Quinoa should be rinsed thoroughly before cooking to remove any powdery residue of saponin. Place the quinoa in a fine strainer and hold it under cold running water for a few seconds; drain well.

Where to buy:

  • Most health food stores (expensive),
  • Most supermarkets (about 2.50eur for 300g).

Mimicking with mock meats

Whether you miss the taste of your previous animal-based meals, want to reproduce the same meals that you used to eat for convenience or simply because you would like to experiment with new foods, there are many convenience foods made with seitan and soya chunks which can be bought at the frozen and refrigerated sections of your local health food store and supermarket. You will find vegan burgers, hot dogs, sausages, sandwich slices, etc. If you are not happy with the taste of some products, try different brands as they all have their own flavour.

Experiment with legumes

Legumes are among the most nutritious foods and also cheapest source of high protein. You can either cook beans from scratch or buy them canned.

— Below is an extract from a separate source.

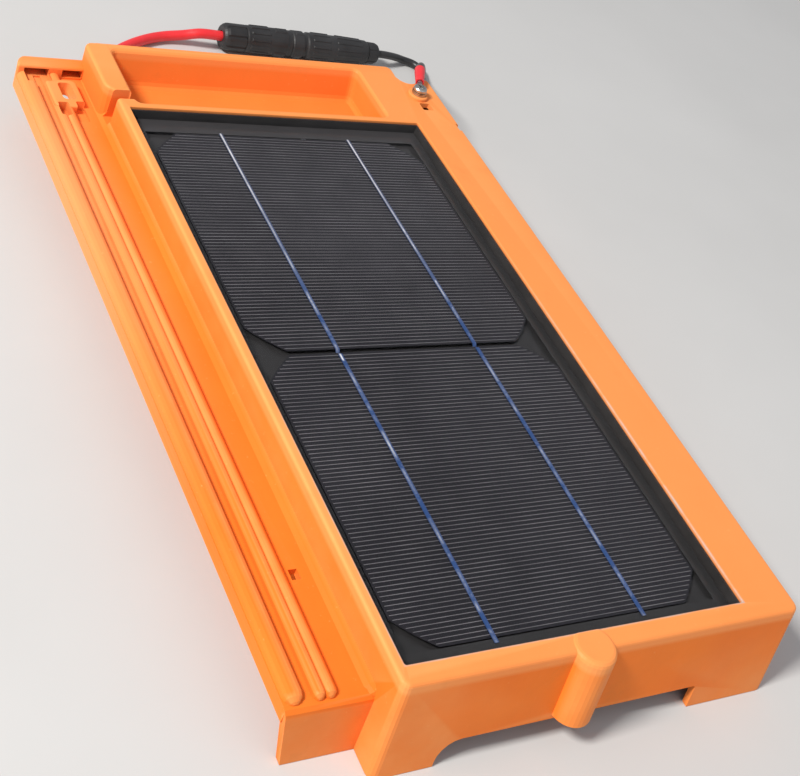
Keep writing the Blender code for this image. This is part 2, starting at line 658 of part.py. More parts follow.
def head_terminal():
    steel = material("zinc_screw", (0.62, 0.62, 0.6), 0.32, 1.0)
    tin = material("tinned_copper", (0.62, 0.63, 0.66), 0.3, 1.0)
    brass = material("brass", (0.72, 0.55, 0.25), 0.3, 1.0)
    red = material("red_sleeve", (0.75, 0.03, 0.03), 0.4)
    x, y = SCREW_XY
    turned("terminal_insert", [(40.3, 2.05), (40.3, 2.9), (47.8, 2.9), (47.8, 2.05)], brass, 20, upright(x, y))
    holder = empty_at("screw_axis", (x, y, 50.0))
    washer = turned("terminal_washer", [(49.3, 2.3), (49.3, 4.3), (49.9, 4.3), (49.9, 2.3)], steel, 28,
                    upright(x, y))
    screw = turned("terminal_screw", [(41.5, 0), (41.5, 1.3), (42.0, 1.7), (50.2, 1.7), (50.2, 3.95),
                                      (51.5, 3.95), (52.2, 3.5), (52.6, 2.6), (52.6, 0)], steel, 28,
                   upright(x, y))
    for i in range(2):
        slot = block(f"drive_slot_{i}", -2.3, 2.3, -0.45, 0.45, 51.2, 56.0)
        slot.matrix_world = Matrix.Translation((x * MM, y * MM, 0)) @ Matrix.Rotation(0.5 + i * math.pi / 2, 4, "Z")
        cut(screw, slot)
    attach(washer, holder)
    attach(screw, holder)
    heading = math.atan2(0.9, 0.45)
    place = Matrix.Translation((x * MM, y * MM, 0)) @ Matrix.Rotation(heading, 4, "Z")
    tongue = mesh_from_rings("ring_terminal", [[(px, py, z) for px, py in circle(0, 0, 4.2, 28)]
                                               for z in (48.3, 49.0)], tin)
    join(tongue, block("terminal_neck", 2.5, 8.4, -1.9, 1.9, 48.3, 49.0))
    join(tongue, swept_x("terminal_barrel", circle(0, 49.9, 1.5, 16), 7.6, 13.0))
    cut(tongue, mesh_from_rings("terminal_eye", [[(px, py, z) for px, py in circle(0, 0, 2.15, 24)]
                                                 for z in (40.0, 60.0)]))
    cut(tongue, swept_x("terminal_bore", circle(0, 49.9, 0.9, 12), 9.5, 20.0))
    tongue.matrix_world = place
    for modifier in tongue.modifiers:
        modifier.object.matrix_world = place
    turned("terminal_sleeve", [(9.4, 1.8), (9.4, 2.5), (14.0, 2.7), (20.0, 3.1), (24.0, 3.1), (24.0, 2.75),
                               (13.4, 2.75), (13.4, 1.8)], red, 24,
           place @ Matrix.Translation((0, 0, 49.9 * MM)))


# ---------------------------------------------------------------- leads and connector


def connector_place():
    start, end = Vector(CONNECTOR_START) * MM, Vector(CONNECTOR_END) * MM
    along = (end - start).normalized()
    side = Vector((0, 0, 1)).cross(along).normalized()
    up = along.cross(side)
    return Matrix.Translation(start) @ Matrix((along, side, up)).transposed().to_4x4()


def fluted(name, profile, flutes, depth, look, place):
    """A turned cable nut with grip flutes cut along its rim."""
    nut = turned(name, profile, look, 32)
    low = min(a for a, _ in profile)
    high = max(a for a, _ in profile)
    outer = max(r for _, r in profile)
    for i in range(flutes):
        angle = 2 * math.pi * (i + 0.27) / flutes
        middle = (outer + 1.2 - depth) * math.cos(angle), (outer + 1.2 - depth) * math.sin(angle)
        groove = swept_x(f"{name}_flute_{i}", circle(*middle, 1.2, 10), low - 2, high + 2)
        cut(nut, groove)
        groove.parent = nut
    nut.matrix_world = place
    return nut


def connector():
    place = connector_place()
    plastic = material("connector_plastic", (0.028, 0.028, 0.03), 0.5)
    rubber = material("black_rubber", (0.02, 0.02, 0.02), 0.7)
    tin = material("tinned_copper", (0.62, 0.63, 0.66), 0.3, 1.0)
    turned("socket_body", [(5.2, 4.6), (5.2, 6.0), (14.6, 6.0), (14.6, 7.9), (15.6, 8.3), (41.5, 8.5), (43.0, 8.1),
                           (45.2, 8.1), (45.2, 5.8), (29.0, 5.8), (29.0, 2.6), (17.0, 2.6), (17.0, 4.6)],
           plastic, 32, place)
    turned("plug_body", [(30.0, 5.4), (38.4, 5.4), (38.4, 4.7), (40.4, 4.7), (40.4, 5.4), (45.5, 5.4), (45.5, 7.8),
                         (46.2, 8.5), (53.0, 8.5), (53.6, 7.4), (55.8, 7.4), (56.6, 8.3), (80.0, 8.1), (98.0, 7.5),
                         (99.6, 6.9), (99.6, 4.9), (105.5, 4.9), (105.5, 3.9), (92.0, 3.9), (92.0, 2.6),
                         (54.0, 2.6), (54.0, 3.6), (30.0, 3.6)], plastic, 32, place)
    turned("plug_o_ring", [(38.8, 5.05), (39.4, 5.0), (40.0, 5.05), (40.1, 5.3), (39.4, 5.55), (38.7, 5.3)],
           rubber, 28, place)
    turned("contact_socket", [(17.6, 2.2), (50.0, 2.2), (50.0, 1.5), (34.0, 1.5), (34.0, 0.0), (17.6, 0.0)],
           tin, 16, place)
    turned("contact_pin", [(36.0, 0.0), (36.0, 0.7), (37.0, 1.1), (55.0, 1.1), (55.0, 2.2), (91.0, 2.2),
                           (91.0, 0.0)], tin, 16, place)
    turned("socket_seal", [(6.0, 3.35), (6.0, 4.25), (16.4, 4.25), (16.4, 3.35)], rubber, 24, place)
    turned("plug_seal", [(92.6, 2.75), (92.6, 3.55), (104.8, 3.55), (104.8, 2.75)], rubber, 24, place)
    turned("socket_clamp_ring", [(2.9, 3.5), (2.9, 6.0), (4.6, 6.0), (4.6, 3.5)], plastic, 24, place)
    turned("plug_clamp_ring", [(105.9, 2.9), (105.9, 4.9), (106.9, 4.9), (106.9, 2.9)], plastic, 24, place)
    fluted("socket_nut", [(0.0, 3.5), (0.0, 6.6), (1.2, 7.6), (3.0, 8.3), (14.2, 8.3), (14.2, 6.4), (2.5, 6.4),
                          (2.5, 3.5)], 8, 0.7, plastic, place)
    fluted("plug_nut", [(100.0, 5.3), (100.0, 6.9), (105.5, 6.7), (107.2, 6.0), (108.0, 5.0), (108.0, 2.9),
                        (107.3, 2.9), (107.3, 5.3)], 6, 0.6, plastic, place)


def on_axis(along):
    start, end = Vector(CONNECTOR_START), Vector(CONNECTOR_END)
    return tuple(start + (end - start).normalized() * along)


RED_ROUTE = [
    (EXIT_XZ[0], HEAD_Y + 1.5, EXIT_XZ[1]), (-60, 216, 12), (-60, 224, 11.9), (-59, 236, 9.3), (-55, 248.5, 6),
    (-46.5, 261, 3.8),
    (-33, 272.5, 3.3), (-19, 281, 3.3), (-6, 285.5, 3.8), (6, 285.8, 5.6), on_axis(-13), on_axis(0), on_axis(16.6),
]
BLACK_ROUTE = [
    on_axis(91.6), on_axis(106), on_axis(114), (154.5, 281.2, 6), (162.5, 282.8, 3.4), (169.5, 280, 2.8),
    (172.5, 273.2, 2.8), (169.8, 265.6, 3.6), (163, 257, 8), (153, 245, 17), (141.2, 231.2, 28.5),
    (129.8, 218.5, 39.5), (121.2, 208.6, 46.6), (115.6, 200.6, 49.7), (110.4, 190.9, 49.9),
]


def leads():
    red = material("red_cable", (0.78, 0.03, 0.035), 0.42)
    black = material("black_cable", (0.025, 0.025, 0.027), 0.45)
    rubber = material("black_rubber", (0.02, 0.02, 0.02), 0.7)
    cable("red_lead", RED_ROUTE, RED_RADIUS, red)
    cable("black_lead", BLACK_ROUTE, BLACK_RADIUS, black)
    x, z = EXIT_XZ
    inner_end = HEAD_Y + 1.5 - GAP
    cable("red_inner_lead", [(12.2, 121.8, 31.8), (6, 123.4, 31.8), (0, 124, 31.8), (-12, 124, 31.6), (-26, 126, 28),
                             (-40, 134, 21), (-52, 148, 15), (-58.5, 166, 12.3), (-60, 185, 12),
                             (-60, inner_end, 12)], RED_INNER_RADIUS, red)
    sx, sy = SCREW_XY
    cable("black_inner_lead", [(63.8, 121.8, 31.8), (70, 123.4, 31.8), (76, 124, 31.8), (86, 124.4, 31), (96, 129, 28),
                               (102.5, 140, 26), (104, 154, 26), (104, 166, 28), (104, 174.5, 32),
                               (sx, sy, 37), (sx, sy, 40.0)], BLACK_INNER_RADIUS, black)
    profile = [(-4.5, 3.3), (-4.5, 6.2), (-3.3, 6.2), (-3.3, 5.0), (0.3, 5.0), (0.3, 6.4), (2.0, 6.6), (4.0, 5.6),
               (14.0, 4.3), (14.0, 3.3)]
    turned("cable_grommet", profile, rubber, 24,
           Matrix.Translation((x * MM, HEAD_Y * MM, z * MM)) @ Matrix.Rotation(math.pi / 2, 4, "Z"))


def main():
    clear_scene()
    tile_shell()
    laminate()
    junction_box()
    head_terminal()
    connector()
    leads()


main()
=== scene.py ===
"""The looks of an interlocking photovoltaic roof tile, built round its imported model."""

import json
import math

import bmesh
import bpy
from mathutils import Matrix, Vector


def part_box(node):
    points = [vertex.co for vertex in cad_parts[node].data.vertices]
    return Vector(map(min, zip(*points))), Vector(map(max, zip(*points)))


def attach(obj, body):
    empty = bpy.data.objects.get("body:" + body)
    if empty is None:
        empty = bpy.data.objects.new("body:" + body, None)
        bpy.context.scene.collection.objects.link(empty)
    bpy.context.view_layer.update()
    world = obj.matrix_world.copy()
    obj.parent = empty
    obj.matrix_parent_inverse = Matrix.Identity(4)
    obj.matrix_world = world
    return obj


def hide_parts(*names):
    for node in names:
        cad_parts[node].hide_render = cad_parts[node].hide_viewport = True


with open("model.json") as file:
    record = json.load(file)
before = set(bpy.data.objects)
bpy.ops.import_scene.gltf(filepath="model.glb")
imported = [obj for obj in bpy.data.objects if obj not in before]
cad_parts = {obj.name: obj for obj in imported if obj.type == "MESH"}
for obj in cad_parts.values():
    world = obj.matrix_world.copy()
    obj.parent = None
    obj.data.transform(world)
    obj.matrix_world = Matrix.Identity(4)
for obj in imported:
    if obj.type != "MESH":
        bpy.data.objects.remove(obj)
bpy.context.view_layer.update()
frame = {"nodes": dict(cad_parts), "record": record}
MM = 0.001

# ---------------------------------------------------------------- camera

CAMERA_SPOT = (-0.34777, -0.39997, 0.43260)
CAMERA_RIGHT = Vector((0.84312, -0.40551, 0.35313))
CAMERA_FORWARD = Vector((0.53516, 0.56877, -0.62459))
CAMERA_LENS = 63.425
CAMERA_SENSOR = 36.0
CAMERA_NEAR = 0.01


def make_camera():
    """The photograph's viewpoint: the right and forward directions, made square to each other."""
    data = bpy.data.cameras.new("camera")
    data.lens = CAMERA_LENS
    data.sensor_width = CAMERA_SENSOR
    data.clip_start = CAMERA_NEAR
    item = bpy.data.objects.new("camera", data)
    bpy.context.scene.collection.objects.link(item)
    forward = CAMERA_FORWARD.normalized()
    right = (CAMERA_RIGHT - forward * CAMERA_RIGHT.dot(forward)).normalized()
    up = right.cross(forward)
    turn = Matrix((right, up, -forward)).transposed().to_4x4()
    item.matrix_world = Matrix.Translation(CAMERA_SPOT) @ turn
    bpy.context.scene.camera = item


# ---------------------------------------------------------------- looks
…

Start with easy meals such as:

  • Mexican salad: Make a salad with kidney beans, corn kernels, tomatoes, bell pepper, chopped red onion and dressing sauce made with olive oil and lemon or mustard.
  • Mexican refried bean dip: kidney beans, pinto or black beans blended or mashed into a paste. Add the garlic, chopped tomatoes or tomato sauce, spices and olive oil. Eat with a salad or fill a corn pancake with the dip.
  • Hummus: Blend chickpeas with one garlic clove, a tbsp of tahini or sesame seeds, lemon juice, a bit of water and olive oil. Use it as a spread for sandwiches or eaten with a salad.
  • Baked beans: Cook cannelli or white beans with tomato sauce. Add a bit of curry, a garlic clove and chopped onion and olive oil. Excellent with a bowl of brown rice, quinoa or millet.
  • Dahl: Cook red lentils with a chopped carrot, some turmeric, curry powder and one garlic clove. Simmer for 20min. When cooked, blend into a cream. Excellent with rice.